▶ What is needed
Please restate the following records word for word.

▶ Modeling code records
----

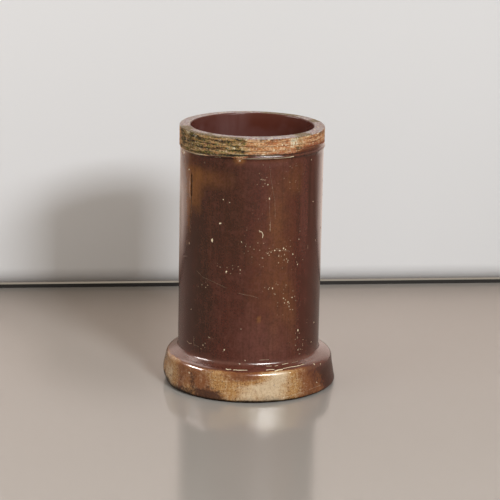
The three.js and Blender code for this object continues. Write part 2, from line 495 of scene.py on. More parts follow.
# The socket was set down while soft: how far its outside is pushed out or in.
SWELLS = swells(
    (-88, 2, 34, 15, -9.0), (-88, 36, 40, 16, 1.2), (-95, 72, 50, 24, -2.4), (90, 72, 45, 16, 1.2),
    (90, 22, 50, 30, 2.0), (88, 2, 45, 12, 2.4),
)

# Pits that show clay through the glaze: azimuth, height, width, height of the pit, and how pale it is.
PITS = pits(
    (-22.2, 500, 4, 4, 0.9), (-16.8, 495, 3.5, 4, 0.7), (-24.5, 441, 6, 6, 0.7), (-31.4, 395, 8, 12, 1.0),
    (-6.7, 399, 4, 6, 0.6), (-3.5, 388, 3, 4, 0.5), (-18.4, 322, 5, 5, 1.0), (-7.5, 328, 4, 5, 0.6),
    (-13.3, 329, 2.5, 6, 0.45), (-23.9, 331, 5, 3, 0.5), (27.3, 380, 5, 4, 1.0), (29.1, 377, 3, 5, 0.8),
    (24.1, 375, 4.5, 4.5, 1.0), (19.6, 377, 4, 4.5, 0.9), (14.5, 371, 4, 3, 0.45), (10.0, 359, 5, 3, 0.6),
    (28.3, 364, 3, 5, 0.6), (25.5, 361, 3, 3, 0.5), (30.4, 352, 3, 4, 0.6), (31.2, 344, 2.5, 4, 0.6),
    (36.3, 362, 4, 5, 0.7), (41.1, 334, 4, 5, 0.9), (40.3, 340, 3, 3, 0.6), (47.2, 343, 5, 4, 0.5),
    (18.6, 281, 4, 4.5, 1.0), (20.8, 266, 2.5, 5, 0.6), (28.3, 253, 4, 4, 0.7), (32.5, 242, 3.5, 4, 1.0),
    (36.3, 252, 5, 4.5, 1.0), (29.3, 241, 4, 3, 0.7), (40.2, 243, 3, 3, 0.5), (33.6, 230, 2.5, 5, 0.7),
    (34.6, 222, 2.5, 4, 0.7), (30.3, 286, 3, 4, 0.5), (16, 284, 2.5, 3, 0.6), (43.5, 164, 5, 9, 0.9),
    (43.1, 145, 5, 4, 0.5), (44, 113, 5, 4, 0.7), (46, 102, 8, 3, 0.5), (66.6, 169, 8, 4, 0.6),
    (-39, 124, 4, 7, 0.6), (-33, 148, 7, 4, 0.5), (-19.3, 122, 4, 6, 0.9), (-20.2, 117, 2.5, 3, 0.5),
    (-2.3, 99, 4, 4, 0.6), (-59, 558, 9, 8, 0.7), (-57.6, 372, 9, 8, 0.5), (13, 541, 3.4, 4.6, 0.7),
    (14.5, 506, 4, 5, 0.95), (9, 590, 3, 6, 0.5), (59, 483, 8, 3, 0.7), (66, 381, 7, 6, 0.5),
    (42, 397, 5, 5, 0.6), (53, 372, 3, 14, 0.4), (-41, 278, 4, 4, 0.5), (-37, 273, 4, 4, 0.5),
    (-54, 206, 6, 4, 0.5), (62, 121, 8, 4, 0.5), (-6, 179, 5, 2.5, 0.5), (55, 590, 4, 6, 0.5),
    (-40, 585, 4, 4, 0.4), (53.5, 30, 10, 9, 0.5), (60, 71, 6, 5, 0.8), (53.5, 76, 5, 7, 0.75),
    (-43, 57, 9, 6, 0.6), (30, 71, 6, 3, 1.0), (-6.5, 90, 6, 4, 0.5), (17.5, 626, 4, 4, 1.0),
    (20, 634, 4, 4, 0.9), (24, 637, 4, 5, 1.0), (27, 636, 4, 5, 1.0), (-4.5, 651, 6, 4, 1.0),
    (49, 655, 12, 4, 1.0), (63, 654, 12, 4, 0.9), (13, 653, 9, 4, 0.7), (9, 616, 12, 3, 0.7),
    (-71, 594, 30, 15, 0.5),
)
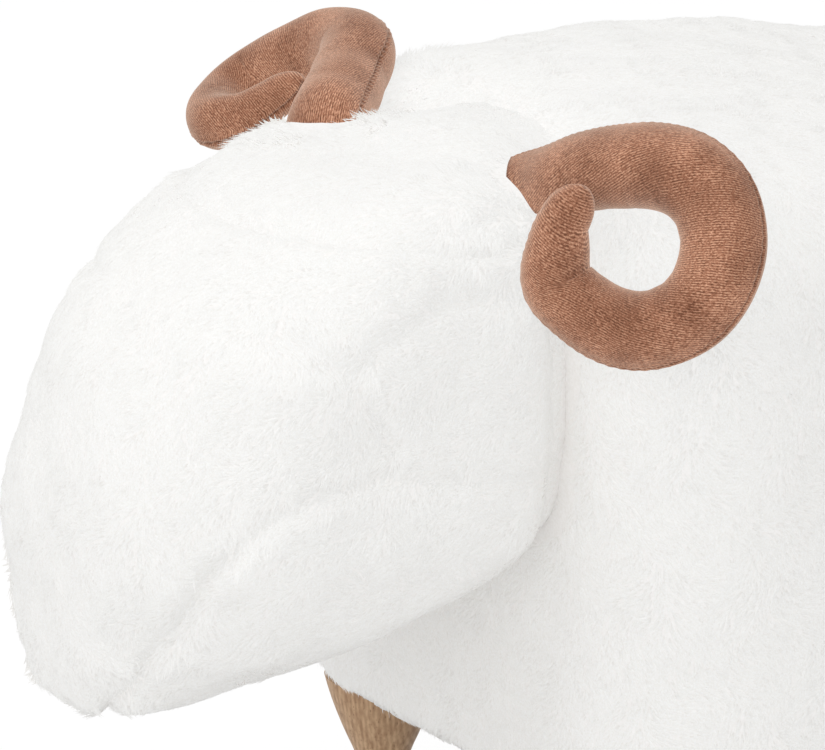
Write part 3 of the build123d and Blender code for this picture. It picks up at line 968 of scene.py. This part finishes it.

----

▶ Answer
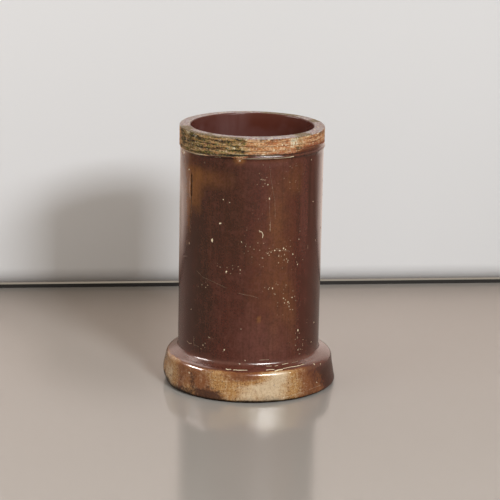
The three.js and Blender code for this object continues. Write part 2, from line 495 of scene.py on. More parts follow.
# The socket was set down while soft: how far its outside is pushed out or in.
SWELLS = swells(
    (-88, 2, 34, 15, -9.0), (-88, 36, 40, 16, 1.2), (-95, 72, 50, 24, -2.4), (90, 72, 45, 16, 1.2),
    (90, 22, 50, 30, 2.0), (88, 2, 45, 12, 2.4),
)

# Pits that show clay through the glaze: azimuth, height, width, height of the pit, and how pale it is.
PITS = pits(
    (-22.2, 500, 4, 4, 0.9), (-16.8, 495, 3.5, 4, 0.7), (-24.5, 441, 6, 6, 0.7), (-31.4, 395, 8, 12, 1.0),
    (-6.7, 399, 4, 6, 0.6), (-3.5, 388, 3, 4, 0.5), (-18.4, 322, 5, 5, 1.0), (-7.5, 328, 4, 5, 0.6),
    (-13.3, 329, 2.5, 6, 0.45), (-23.9, 331, 5, 3, 0.5), (27.3, 380, 5, 4, 1.0), (29.1, 377, 3, 5, 0.8),
    (24.1, 375, 4.5, 4.5, 1.0), (19.6, 377, 4, 4.5, 0.9), (14.5, 371, 4, 3, 0.45), (10.0, 359, 5, 3, 0.6),
    (28.3, 364, 3, 5, 0.6), (25.5, 361, 3, 3, 0.5), (30.4, 352, 3, 4, 0.6), (31.2, 344, 2.5, 4, 0.6),
    (36.3, 362, 4, 5, 0.7), (41.1, 334, 4, 5, 0.9), (40.3, 340, 3, 3, 0.6), (47.2, 343, 5, 4, 0.5),
    (18.6, 281, 4, 4.5, 1.0), (20.8, 266, 2.5, 5, 0.6), (28.3, 253, 4, 4, 0.7), (32.5, 242, 3.5, 4, 1.0),
    (36.3, 252, 5, 4.5, 1.0), (29.3, 241, 4, 3, 0.7), (40.2, 243, 3, 3, 0.5), (33.6, 230, 2.5, 5, 0.7),
    (34.6, 222, 2.5, 4, 0.7), (30.3, 286, 3, 4, 0.5), (16, 284, 2.5, 3, 0.6), (43.5, 164, 5, 9, 0.9),
    (43.1, 145, 5, 4, 0.5), (44, 113, 5, 4, 0.7), (46, 102, 8, 3, 0.5), (66.6, 169, 8, 4, 0.6),
    (-39, 124, 4, 7, 0.6), (-33, 148, 7, 4, 0.5), (-19.3, 122, 4, 6, 0.9), (-20.2, 117, 2.5, 3, 0.5),
    (-2.3, 99, 4, 4, 0.6), (-59, 558, 9, 8, 0.7), (-57.6, 372, 9, 8, 0.5), (13, 541, 3.4, 4.6, 0.7),
    (14.5, 506, 4, 5, 0.95), (9, 590, 3, 6, 0.5), (59, 483, 8, 3, 0.7), (66, 381, 7, 6, 0.5),
    (42, 397, 5, 5, 0.6), (53, 372, 3, 14, 0.4), (-41, 278, 4, 4, 0.5), (-37, 273, 4, 4, 0.5),
    (-54, 206, 6, 4, 0.5), (62, 121, 8, 4, 0.5), (-6, 179, 5, 2.5, 0.5), (55, 590, 4, 6, 0.5),
    (-40, 585, 4, 4, 0.4), (53.5, 30, 10, 9, 0.5), (60, 71, 6, 5, 0.8), (53.5, 76, 5, 7, 0.75),
    (-43, 57, 9, 6, 0.6), (30, 71, 6, 3, 1.0), (-6.5, 90, 6, 4, 0.5), (17.5, 626, 4, 4, 1.0),
    (20, 634, 4, 4, 0.9), (24, 637, 4, 5, 1.0), (27, 636, 4, 5, 1.0), (-4.5, 651, 6, 4, 1.0),
    (49, 655, 12, 4, 1.0), (63, 654, 12, 4, 0.9), (13, 653, 9, 4, 0.7), (9, 616, 12, 3, 0.7),
    (-71, 594, 30, 15, 0.5),
)
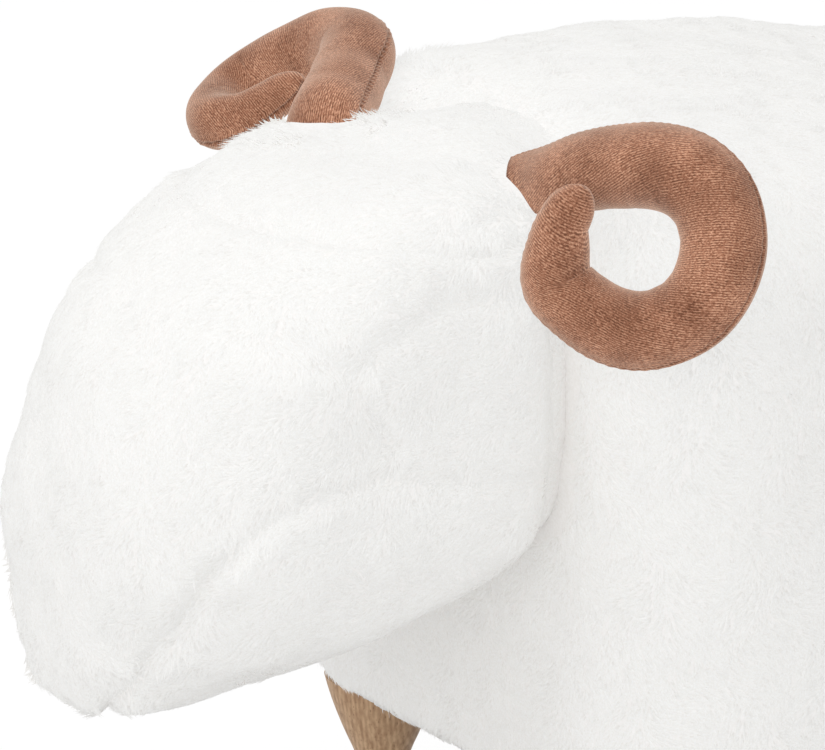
Write part 3 of the build123d and Blender code for this picture. It picks up at line 968 of scene.py. This part finishes it.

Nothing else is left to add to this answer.